用于分割大文件的代码main.py如下:

import sys  # 导入sys模块,用于退出程序
import os  # 导入os模块,用于文件和目录操作
import shutil  # 导入shutil模块,用于文件操作
import subprocess  # 导入subprocess模块,用于执行shell命令
import argparse  # 导入argparse模块,用于解析命令行参数


def parse_arguments():
    # 解析命令行参数
    parser = argparse.ArgumentParser(description='GitHub-ForceLargeFiles')

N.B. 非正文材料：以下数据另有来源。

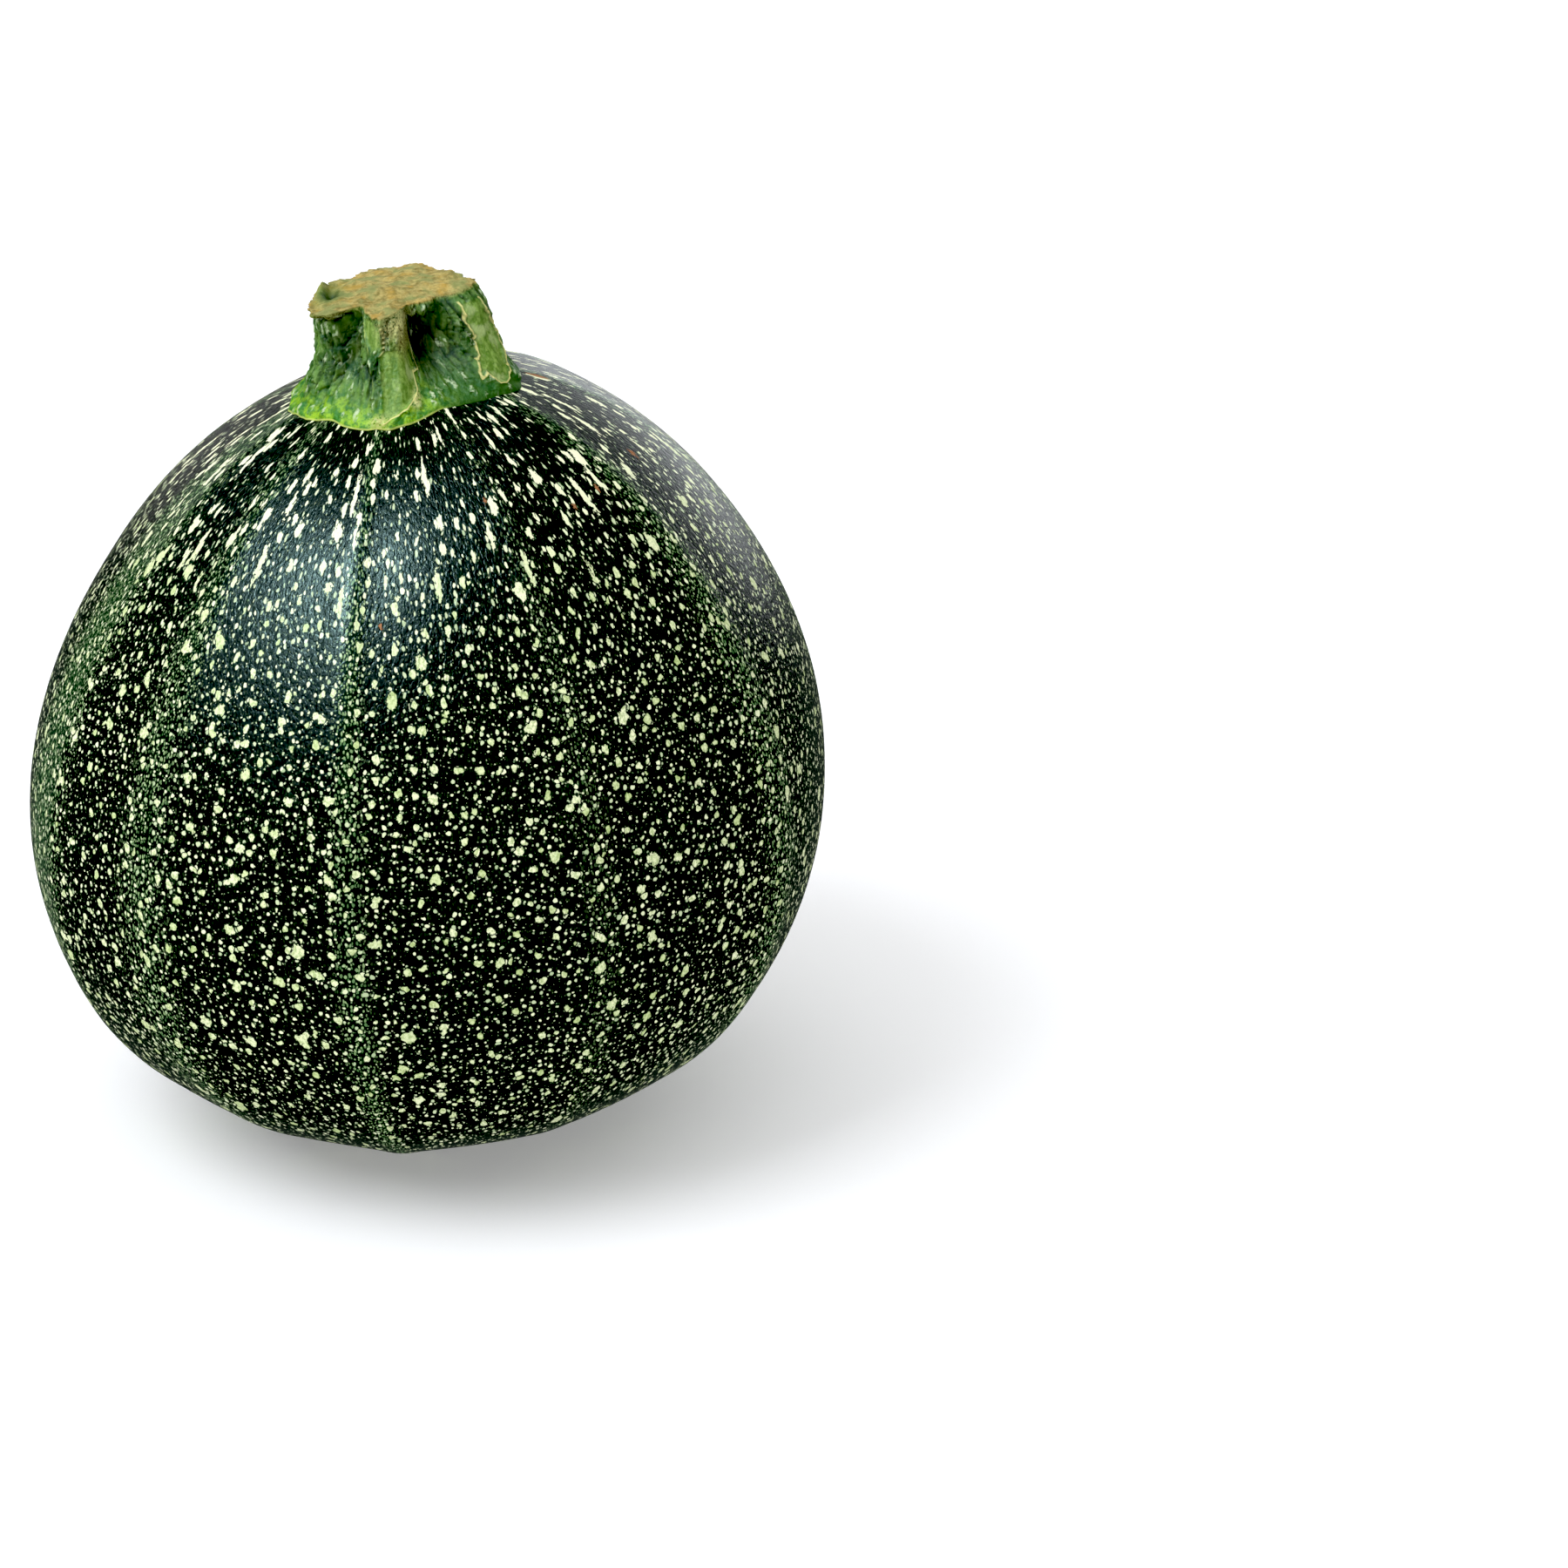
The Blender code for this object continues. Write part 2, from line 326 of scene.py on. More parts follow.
def end_ring(fall):
    """How far from the middle of an end's map a place lies that is this angle from that end."""
    northing = math.log(math.tan(fall / 2))
    past_start = (-northing / STRETCH_START) ** STRETCH_POWER + 1
    return 2 * math.atan(math.exp(northing / past_start ** (STRETCH_SHARE / STRETCH_POWER))) * MEAN_RADIUS


def skin_finish():
    made, tree = new_finish("zucchini_skin")
    place = tree.stored("skin_place", "Vector")
    band = tree.stored("band")
    fall = tree.stored("fall")

    coarse = tree.grain(place, 1.0, 2.0) - 0.5
    fine = tree.grain(place, 2.6, 3.0, 0.6) - 0.5
    mottle = tree.grain(place, 3.0, 3.0, 0.7)
    patches = tree.grain(place, 0.09, 2.0)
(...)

    parser.add_argument('--root_dir', type=str, default=os.getcwd(),
                        help="Root directory to start traversing. Defaults to current working directory.")
    parser.add_argument('--delete_original', type=bool, default=True,
                        help="Do you want to delete the original (large) file after compressing to archives?")
    parser.add_argument('--partition_ext', type=str, default="7z", choices=["7z", "xz", "bzip2", "gzip", "tar", "zip", "wim"],
                        help="Extension of the partitions. Recommended: 7z due to compression ratio and inter-OS compatibility.")
    parser.add_argument('--cmds_into_7z', type=str, default="a",
                        help="Commands to pass in to 7z.")
    parser.add_argument('--threshold_size', type=int, default=100,
                        help="Max threshold of the original file size to split into archive. I.e. files with sizes below this arg are ignored.")
    parser.add_argument('--threshold_size_unit', type=str, default='m', choices=['b', 'k', 'm', 'g'],
                        help="Unit of the threshold size specified (bytes, kilobytes, megabytes, gigabytes).")
    parser.add_argument('--partition_size', type=int, default=95,
                        help="Max size of an individual archive. May result in actual partition size to be higher than this value due to disk formatting. In that case, reduce this arg value.")
    parser.add_argument('--partition_size_unit', type=str, default='m', choices=['b', 'k', 'm', 'g'],
                        help="Unit of the partition size specified (bytes, kilobytes, megabytes, gigabytes).")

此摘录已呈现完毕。